The listing below holds a line with "12), CORD, cord)" and a later line with "if empty is". Write out those two lines and every line between them, exactly, and nothing else.

▬▬▬

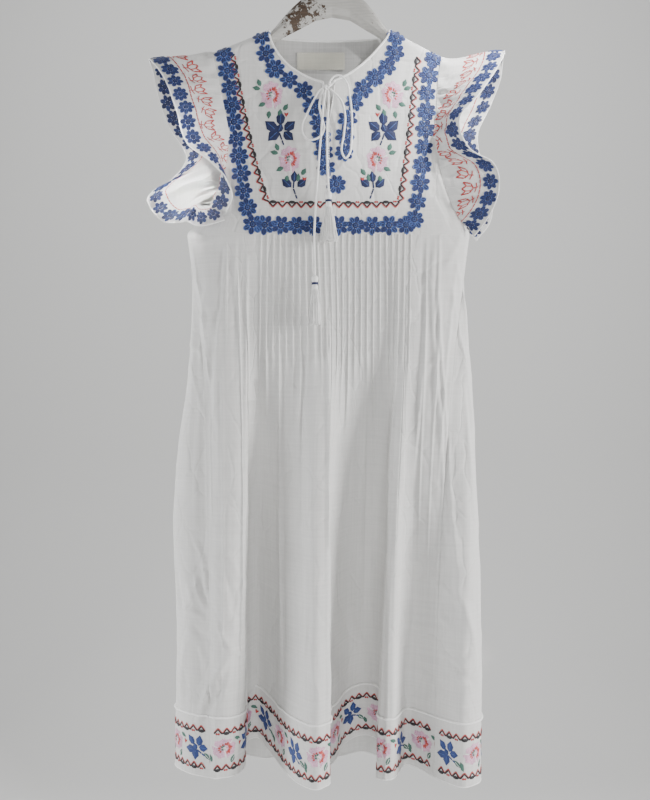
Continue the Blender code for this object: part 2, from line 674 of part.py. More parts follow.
def band(skirt, name, first, last, look):
    """The hem band, which goes on from the panel above it."""
    cloth = Cloth()
    u = skirt.places(first, last, 2)
    u[0] += GAP / 2
    u[-1] -= GAP / 2
    previous = None
    for z in (BAND_SEAM - GAP / 2, -1136, -1164, HEM):
        row = cloth.row(skirt.points(u, z), skirt.normals(u, z))
        if previous is not None:
            cloth.strip(previous, row)
        previous = row
    return cloth.solid(name, look)


def armhole_points(z, front_or_back, side):
    """Points on the armhole's faceted edge at the heights given."""
    key = "x_left" if side < 0 else "x_right"
    top = float(shoulder_z(SHOULDER_END[0 if side < 0 else 1]))
    yoke_z = top + (YOKE_BOTTOM + GAP / 2 - top) * np.array(YOKE_ROWS)
    yoke_z = yoke_z[yoke_z > WEDGE_ROWS[0]]
    wedge_z = np.array(WEDGE_ROWS, float)
    front_z = np.concatenate([yoke_z, wedge_z])
    front_x = np.concatenate([column(YOKE_SIDE, key, yoke_z), column(ARMHOLE_FRONT, key, wedge_z)])
    back_z = top + (UNDERARM - top) * np.array(BACK_ROWS + (1.0,))
    back_x = column(ARMHOLE_BACK, key, back_z)
    edges = []
    for xs, zs, facing in ((front_x, front_z, -1), (back_x, back_z, 1)):
        ys = body_y(xs, zs, facing)
        edges.append(np.stack([np.interp(-z, -zs, xs), np.interp(-z, -zs, ys), z], axis=1))
    return np.where((front_or_back < 0)[:, None], edges[0], edges[1])


def sleeve(name, table, look, side):
    """A flutter sleeve: a line out of the armhole for each row of its table."""
    cloth = Cloth()
    rows = np.array([row[1:] for row in table], float)
    gaps = np.linalg.norm(np.diff(rows[:, 5:8], axis=0), axis=1)
    gaps = gaps + np.abs(np.diff(rows[:, 1]))
    knots = np.concatenate([[0], np.cumsum(gaps)])
    turn = knots[[row[1] for row in table].index(0)]
    places = []
    for a, b in zip(knots, knots[1:]):
        places.extend([a, (a + b) / 2])
    places.append(knots[-1])
    at = smooth(knots, rows, places)
    out = at[:, 2:5] / np.linalg.norm(at[:, 2:5], axis=1, keepdims=True)
    seam = armhole_points(at[:, 1], np.sign(np.array(places) - turn), side) + out * SLEEVE_EASE
    edge = at[:, 5:8]
    reach = np.linalg.norm(edge - seam, axis=1, keepdims=True)
    first = seam + out * reach * 0.34
    last = edge + (seam - edge) * 0.3
    last[:, 2] += at[:, 8]
    grid = []
    for t in (0, 0.12, 0.27, 0.45, 0.63, 0.82, 1.0):
        a, b, c, d = (1 - t) ** 3, 3 * t * (1 - t) ** 2, 3 * t * t * (1 - t), t**3
        grid.append(a * seam + b * first + c * last + d * edge)
    grid = np.array(grid)
    down = np.gradient(grid, axis=0)
    along = np.gradient(grid, axis=1)
    normals = np.cross(along, down) * side
    normals = normals / np.linalg.norm(normals, axis=2, keepdims=True)
    previous = None
    for points, facing in zip(grid, normals):
        row = cloth.row(points, facing)
        if previous is not None:
            cloth.strip(previous, row)
        previous = row
    return cloth.solid(name, look)


def binding(look):
    """The narrow binding round the neck, open at the slit."""
    path = []
    for half in (NECK_LEFT[::-1], NECK_RIGHT[::-1]):
        curve = arc_places(half, 13)
        ahead = np.gradient(curve, axis=0)
        ahead = ahead / np.linalg.norm(ahead, axis=1, keepdims=True)
        clear = BINDING / 2 + GAP * 2
        xs = curve[:, 0] + ahead[:, 1] * clear
        zs = curve[:, 1] - ahead[:, 0] * clear
        ys = body_y(xs, np.minimum(zs, -140.0), -1)
        path.append([(x, y, z) for x, y, z in zip(xs, ys, zs) if z < -143])
    share = np.linspace(0, 1, 13)[1:-1]
    left_x, right_x = NECK_LEFT[0][0], NECK_RIGHT[-1][0]
    rise = -133 + BINDING / 2 + GAP
    back = [
        (left_x + (right_x - left_x) * k,
         float(body_y(left_x + (right_x - left_x) * k, -150.0, 1)),
         rise - BACK_NECK_DROP * math.sin(math.pi * k) ** 0.5)
        for k in share
    ]
    low = rise - 1.2
    beside = -131.1 - BACK_NECK_DROP * math.sin(math.pi * 5 / (right_x - left_x)) ** 0.5
    over_left = [
        (left_x + 4.0, -13.0, -137.0), (left_x + 2.1, -6.0, low), (left_x + 2.1, 6.0, low),
        (left_x + 5, 13.0, beside),
    ]
    over_right = [
        (right_x - 5, 13.0, beside), (right_x - 2.1, 6.0, low), (right_x - 2.1, -6.0, low),
        (right_x - 4.0, -13.0, -137.0),
    ]
    left, right = path
    route = [*BINDING_START, *left, *over_left, *back, *over_right, *right, *BINDING_END]
    return tube("neck_binding", route, BINDING, look)


def tube(name, path, diameter, look, resolution=1):
    data = bpy.data.curves.new(name, "CURVE")
    data.dimensions = "3D"
    data.bevel_depth = diameter / 2 * MM
    data.bevel_resolution = resolution
    data.use_fill_caps = True
    data.resolution_u = 1
    line = data.splines.new("POLY")
    line.points.add(len(path) - 1)
    for point, place in zip(line.points, path):
        point.co = (place[0] * MM, place[1] * MM, place[2] * MM, 1)
        point.radius = 1
    line.use_smooth = True
    return link(name, data, look)


def tassel(row, cord_look, thread_look):
    """A wrapped head with separate strands that grow out of its underside."""
    name, x, y, z_top, head, skirt, spread_x, spread_y = row
    shape = bmesh.new()
    segments = 16
    profile = ((4.3, -head), (4.6, -head + 5), (3.4, -head + 8), (3.4, -head + 12), (4.6, -head + 15),
               (4.4, -4), (2.6, -0.5))
    rings = []
    for radius, height in profile:
        ring = []
        for i in range(segments):
            turn = 2 * math.pi * i / segments
            ring.append(shape.verts.new([
                radius * math.cos(turn) * MM, radius * math.sin(turn) * MM, height * MM,
            ]))
        rings.append(ring)
    for low, high in zip(rings, rings[1:]):
        for i in range(segments):
            j = (i + 1) % segments
            shape.faces.new((low[i], low[j], high[j], high[i]))
    shape.faces.new(rings[-1])
    inner_rings = []
    for radius in (2.75, 1.2):
        inner_rings.append([
            shape.verts.new([
                radius * math.cos(2 * math.pi * i / segments) * MM,
                radius * math.sin(2 * math.pi * i / segments) * MM,
                -head * MM,
            ])
            for i in range(segments)
        ])
    roots = []
    for far, near, every in ((rings[0], inner_rings[0], 1), (inner_rings[0], inner_rings[1], 2)):
        for i in range(segments):
            j = (i + 1) % segments
            root = shape.faces.new((far[i], near[i], far[j]))
            shape.faces.new((near[i], near[j], far[j]))
            if i % every == 0:
                roots.append(root)
    shape.faces.new(inner_rings[1])
    bmesh.ops.recalc_face_normals(shape, faces=shape.faces)
    bmesh.ops.inset_individual(shape, faces=roots, thickness=0.14 * MM, use_even_offset=True)
    halfway = (0.5 + 0.5 * spread_x / STRAND_ROOTS, 0.5 + 0.5 * spread_y / STRAND_ROOTS)
    end = (spread_x / STRAND_ROOTS / halfway[0], spread_y / STRAND_ROOTS / halfway[1])
    for share, (grow_x, grow_y) in ((0.38, halfway), (1.0, end)):
        roots = bmesh.ops.extrude_discrete_faces(shape, faces=roots)["faces"]
        for index, root in enumerate(roots):
            middle = root.calc_center_median() / MM
            uneven = (share > 0.5) * (0.035 * math.sin(index * 2.4) - 0.035)
            sway = (share > 0.5) * 0.4 * math.sin(index * 1.7)
            move = (middle.x * (grow_x - 1) + sway, middle.y * (grow_y - 1))
            for vertex in root.verts:
                vertex.co.x += move[0] * MM
                vertex.co.y += move[1] * MM
                vertex.co.z = -(head + skirt * (share + uneven)) * MM
    mesh = bpy.data.meshes.new(name)
    shape.to_mesh(mesh)
    shape.free()
    made = link(name, mesh, cord_look)
    made.location = (x * MM, y * MM, z_top * MM)
    wrap = ring_piece(name + "_wrap", 3.4 + GAP, 5.1, 3.4, thread_look)
    wrap.location = (x * MM, y * MM, (z_top - head + 10) * MM)
    return made


def knot(look):
    shape = bmesh.new()
    bmesh.ops.create_uvsphere(shape, u_segments=12, v_segments=8, radius=MM)
    mesh = bpy.data.meshes.new("tie_knot")
    for vertex in shape.verts:
        for axis in range(3):
            vertex.co[axis] *= KNOT_RADII[axis]
    shape.to_mesh(mesh)
    shape.free()
    made = link("tie_knot", mesh, look)
    made.location = [value * MM for value in KNOT]
    mesh.shade_smooth()
    return made


def ring_piece(name, inner, outer, height, look, segments=16):
    """A band of wound thread round a tassel's neck."""
    profile = ((inner, -height / 2), (outer - 0.5, -height / 2), (outer, 0), (outer - 0.5, height / 2),
               (inner, height / 2))
    shape = bmesh.new()
    rings = []
    for i in range(segments):
        turn = 2 * math.pi * i / segments
        rings.append([
            shape.verts.new([r * math.cos(turn) * MM, r * math.sin(turn) * MM, h * MM])
            for r, h in profile
        ])
    for i in range(segments):
        here, there = rings[i], rings[(i + 1) % segments]
        for k in range(len(profile)):
            m = (k + 1) % len(profile)
            shape.faces.new((here[k], there[k], there[m], here[m]))
    bmesh.ops.recalc_face_normals(shape, faces=shape.faces)
    mesh = bpy.data.meshes.new(name)
    shape.to_mesh(mesh)
    shape.free()
    made = link(name, mesh, look)
    mesh.shade_smooth()
    return made


def hanger(look, steel):
    """The wooden arms and crown as one lofted piece, and the wire hook above it."""
    segments = 12
    shape = bmesh.new()
    rings = []
    for x, z_top, z_bottom, half in HANGER:
        ring = []
        middle, rise = (z_top + z_bottom) / 2, (z_top - z_bottom) / 2
        for i in range(segments):
            turn = 2 * math.pi * i / segments
            c, s = math.cos(turn), math.sin(turn)
            y = half * c
            z = middle + rise * s
            ring.append(shape.verts.new((x * MM, y * MM, z * MM)))
        rings.append(ring)
    for here, there in zip(rings, rings[1:]):
        for i in range(segments):
            j = (i + 1) % segments
            shape.faces.new((here[i], here[j], there[j], there[i]))
    shape.faces.new(rings[0][::-1])
    shape.faces.new(rings[-1])
    bmesh.ops.recalc_face_normals(shape, faces=shape.faces)
    mesh = bpy.data.meshes.new("hanger_body")
    shape.to_mesh(mesh)
    shape.free()
    link("hanger_body", mesh, look)
    mesh.shade_smooth()
    radius = HOOK_RADIUS
    drop = -radius + HOOK_WIRE / 2
    path = [(x, 0.0, z) for x, z in HOOK_PATH]
    path[0] = (0, 0.0, -62.0 + GAP)
    for i in range(17):
        turn = math.radians(-8 + 206 * i / 16)
        path.append((radius * math.cos(turn), 0.0, drop + radius * math.sin(turn)))
    tube("hanger_hook", path, HOOK_WIRE, steel, 2)


def label(look):
    """The blank label sewn inside the back neck."""
    cloth = Cloth()
    left, right, top, bottom = LABEL
    previous = None
    for z in np.linspace(top, bottom, 3):
        x = np.linspace(left, right, 6)
        z_row = np.full(6, float(z))
        points = upper_point(x, z_row, 1)
        normals = upper_normal(x, z_row, 1)
        points = points - normals * (WALL + GAP)
        row = cloth.row(points[::-1], normals[::-1], 1.0)
        if previous is not None:
            cloth.strip(previous, row)
        previous = row
    return cloth.solid("neck_label", look)


def main():
    for old in list(bpy.data.objects):
        bpy.data.objects.remove(old, do_unlink=True)
    group = bpy.data.collections.new(COLLECTION)
    bpy.context.scene.collection.children.link(group)
    cotton = material("white_cotton", COTTON)
    cord = material("white_cord", CORD_WHITE)
    thread = material("blue_thread", THREAD_BLUE, 0.7)
    cream = material("cream_label", LABEL_CREAM)
    paint = material("white_paint", PAINT, 0.5)
    steel = material("steel_wire", STEEL, 0.35, 1.0)
    skirt = Skirt()
    hanger(paint, steel)
    yoke(cotton)
    front_panel(skirt, cotton)
    back_panel(skirt, cotton)
    band(skirt, "front_hem_band", 0, SEAM_RIGHT_ROW, cotton)
    band(skirt, "back_hem_band", SEAM_RIGHT_ROW, skirt.count, cotton)
    sleeve("sleeve_left", SLEEVE_LEFT, cotton, -1)
    sleeve("sleeve_right", SLEEVE_RIGHT, cotton, 1)
    binding(cotton)
    label(cream)
    tube("bow_loop_left", arc_places(BOW_LEFT, 30), CORD, cord)
    tube("bow_loop_right", arc_places(BOW_RIGHT, 32), CORD, cord)
    tube("tie_end_short", arc_places(END_SHORT, 12), CORD, cord)
    tube("tie_end_long", arc_places(END_LONG, 18), CORD, cord)
    knot(cord)
    for row in TASSELS:
        tassel(row, cord, thread)


main()
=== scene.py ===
"""Looks of a white cotton peasant dress with coloured stitching, on a painted wooden hanger.

Tables are in millimetres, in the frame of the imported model, and meshes are made in metres.
"""

import math
from collections import namedtuple

import bmesh
import bpy
import numpy as np
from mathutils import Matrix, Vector


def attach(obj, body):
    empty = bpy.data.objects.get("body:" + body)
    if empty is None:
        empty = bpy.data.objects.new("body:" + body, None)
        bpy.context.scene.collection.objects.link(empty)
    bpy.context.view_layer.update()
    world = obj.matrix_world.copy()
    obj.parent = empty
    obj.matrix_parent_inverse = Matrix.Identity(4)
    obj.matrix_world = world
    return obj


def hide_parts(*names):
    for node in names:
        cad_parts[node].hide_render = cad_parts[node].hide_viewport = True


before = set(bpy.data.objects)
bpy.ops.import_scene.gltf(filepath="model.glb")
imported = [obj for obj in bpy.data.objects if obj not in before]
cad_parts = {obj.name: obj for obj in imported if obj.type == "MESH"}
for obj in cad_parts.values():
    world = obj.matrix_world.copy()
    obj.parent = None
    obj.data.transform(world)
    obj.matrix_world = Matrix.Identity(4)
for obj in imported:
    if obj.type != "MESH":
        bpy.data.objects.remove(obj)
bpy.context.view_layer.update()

bl_info = {
    "name": "Peasant dress",
    "version": (1, 0, 0),
    "blender": (4, 5, 0),
    "location": "View3D > Sidebar > Dress",
    "description": "Builds the cloth, stitching, tie and hanger of a peasant dress",
    "category": "Object",
}

MM = 0.001
YOKE_BOTTOM = -433.0
UNDERARM = -427.0
BAND_SEAM = -1108.0
HEM = -1192.0
BODY_CENTRE = -5.0
BODY_HALF_WIDTH = 204.0
SHOULDER_END = (-171.5, 157.5)
TUCKS = 25
TUCK_PITCH = 8.8
TUCK_FIRST = -101.0
TUCK_END = -606.0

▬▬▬

* Result
    tube("tie_end_short", arc_places(END_SHORT, 12), CORD, cord)
    tube("tie_end_long", arc_places(END_LONG, 18), CORD, cord)
    knot(cord)
    for row in TASSELS:
        tassel(row, cord, thread)


main()
=== scene.py ===
"""Looks of a white cotton peasant dress with coloured stitching, on a painted wooden hanger.

Tables are in millimetres, in the frame of the imported model, and meshes are made in metres.
"""

import math
from collections import namedtuple

import bmesh
import bpy
import numpy as np
from mathutils import Matrix, Vector


def attach(obj, body):
    empty = bpy.data.objects.get("body:" + body)
    if empty is None:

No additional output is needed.